What's that brian eno quote? His favorite synth is the one the cat peed on? I guess it never really behaved the same after.

i dunno, i havent used yr patches

that's why plain ol subtractive synth design can be great.

two oscs, filter, lfo, env, and then routing routing routing routing, and then controlcontrolcontrol

those can be wildly varied if you let them

i try to think about algo patches in the same way, where it'll become this thing where im trying to find these little musical sweetspots in a wild landscape of noise and ideas

who's the instrument?

instrument/controller. an instrument can have controls and controllers. can a control have an instrument? (yes, of course it can.) is an instrument a controller? or is a controller an instrument. or perhaps there's a HUGE, HUGE GAP BETWEEN THE TWO. i don't know, i think there's none.

i guess the old tried and true: "the more expressive the better." but then the computer/controller wins. maybe it just takes longer to learn.

Eno had this quote I read in "Haunted Weather" wondering why synth companies didn't come up with synths that had six sounds that you could articulate expressively (and perform with!) rather than have six hundred really inflexible patches.

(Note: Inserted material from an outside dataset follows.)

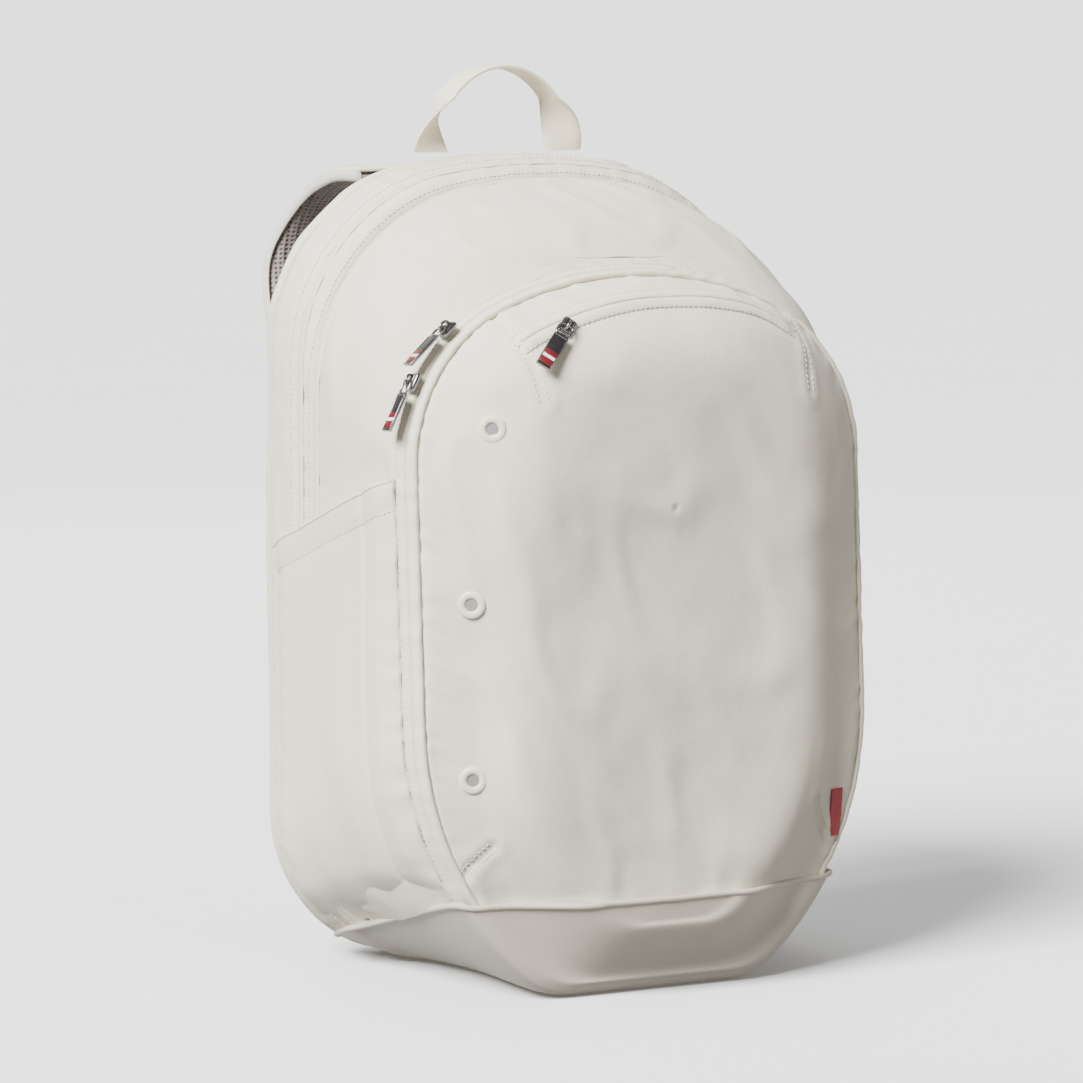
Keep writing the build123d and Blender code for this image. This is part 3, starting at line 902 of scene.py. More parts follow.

I build my sounds with my happy accident machines.

it's like having children

and then terminating them
interesting...
in most traditional music the idea is to learn your instrument and perfect it ...in essence to never make a mistake.
now that we have perfect timing, and perfect sync, the idea is to make it imperfect so as not to feel too sterile.

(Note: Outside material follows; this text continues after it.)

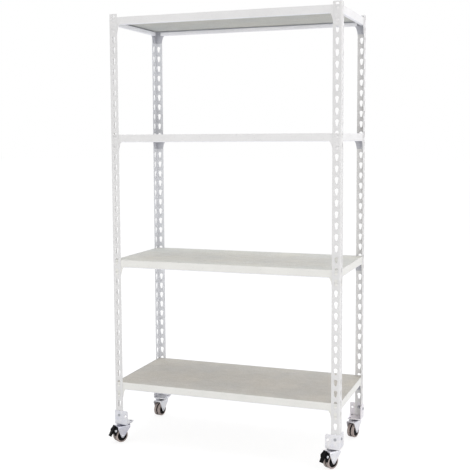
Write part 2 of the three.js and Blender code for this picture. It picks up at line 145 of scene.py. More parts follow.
# Places derived from the sizes
CROWN_TOP = -PLATE_SHEET - CUP_HEIGHT - GAP
CROWN_UNDER = CROWN_TOP - FORK_SHEET
AXLE_DOWN = CROWN_UNDER - CROWN_CLEARANCE - WHEEL_RADIUS
LEG_OUTSIDE = LEG_INSIDE + FORK_SHEET
PIVOT_OUT = TRAIL + (WHEEL_RADIUS + PIVOT_CLEARANCE) * math.cos(math.radians(PIVOT_ANGLE))
PIVOT_DOWN = AXLE_DOWN + (WHEEL_RADIUS + PIVOT_CLEARANCE) * math.sin(math.radians(PIVOT_ANGLE))
HOUSING_RIVET = (FORK_TRAIL - HOUSING_RIVET_IN, CROWN_UNDER - HOUSING_RIVET_DOWN)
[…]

This is why I circuit bend.


I never really saw it the way you describe. Sure with quantize and midi sync you can't really make an error to an extent, but I personally am always looking at alternate ways of using instruments and sounds. To me a synth is an imperfect machine. It's like a guitar that takes 3 hours to tune. Getting that sound you want / need is half the fun. I almost started thinking this way about my ms2000 after 3 years of using it. Then i started to look at the modulation differently and eventually ended up using the mod sequencing to do things I never thought that little blue box could do...now I'm taking those principals and applying it in a new direction. I've recently started running all my synths through my new distortion pedal.

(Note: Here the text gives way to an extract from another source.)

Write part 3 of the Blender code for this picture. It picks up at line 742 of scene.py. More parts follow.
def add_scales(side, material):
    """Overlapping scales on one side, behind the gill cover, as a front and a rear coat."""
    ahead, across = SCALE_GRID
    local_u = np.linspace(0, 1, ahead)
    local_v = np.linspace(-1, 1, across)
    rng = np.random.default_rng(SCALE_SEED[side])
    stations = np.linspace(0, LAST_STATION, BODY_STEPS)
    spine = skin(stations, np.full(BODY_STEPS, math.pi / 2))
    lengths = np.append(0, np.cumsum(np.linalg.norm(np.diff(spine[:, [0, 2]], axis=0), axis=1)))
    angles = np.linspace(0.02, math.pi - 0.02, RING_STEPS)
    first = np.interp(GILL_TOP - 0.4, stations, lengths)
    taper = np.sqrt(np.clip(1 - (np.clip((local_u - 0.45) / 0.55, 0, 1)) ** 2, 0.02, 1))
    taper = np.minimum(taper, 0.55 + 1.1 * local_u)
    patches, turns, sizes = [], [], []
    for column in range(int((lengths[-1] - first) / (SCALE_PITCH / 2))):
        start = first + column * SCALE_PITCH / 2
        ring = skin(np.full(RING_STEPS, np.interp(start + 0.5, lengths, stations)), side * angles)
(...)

The types of controllers used are also important in this regard. The keyboard is a great instrument, but can lack that swing, emotion, or color --esp when notes are quantized. I've been using my midi sax more often and am looking for a midi guitar to change the feel of my synths.

Also remember that certain types of em are structured around rhythms and timing that repeats (obviously)...so chaos may not be as desirable in say a rave / trance track as a downtempo / ambient track.

But I digress

+1 for happy accident (chaos) machines.

0-127 is so MIDI. Use OSC

It would be interesting to design synths/patches that you would have to 'fight' to a certain extent - such as some sort of random bias attached to each parameter or overall instability

I personally like doing things arbitrarily, wether or not your direct aim is to "Control" a method of synthesis, then go overboard in trying to forget why you made it, make mistakes in editing, make mistakes in processing and then interpret some performance against it, next thing you know the whole thing starts amalgamating an organic momentum outside of you or the initial method of synthesis. meh, what do I know...

i suppose this is the "Migus" mentality.

"You got the max[roach lol], you got the mistakes, now all you gotta do is keep your time in mind"

and the rest becomes an interplay of dialogue.

correction Mingus* whoo triple post... srry.

where's the "love" this blog button?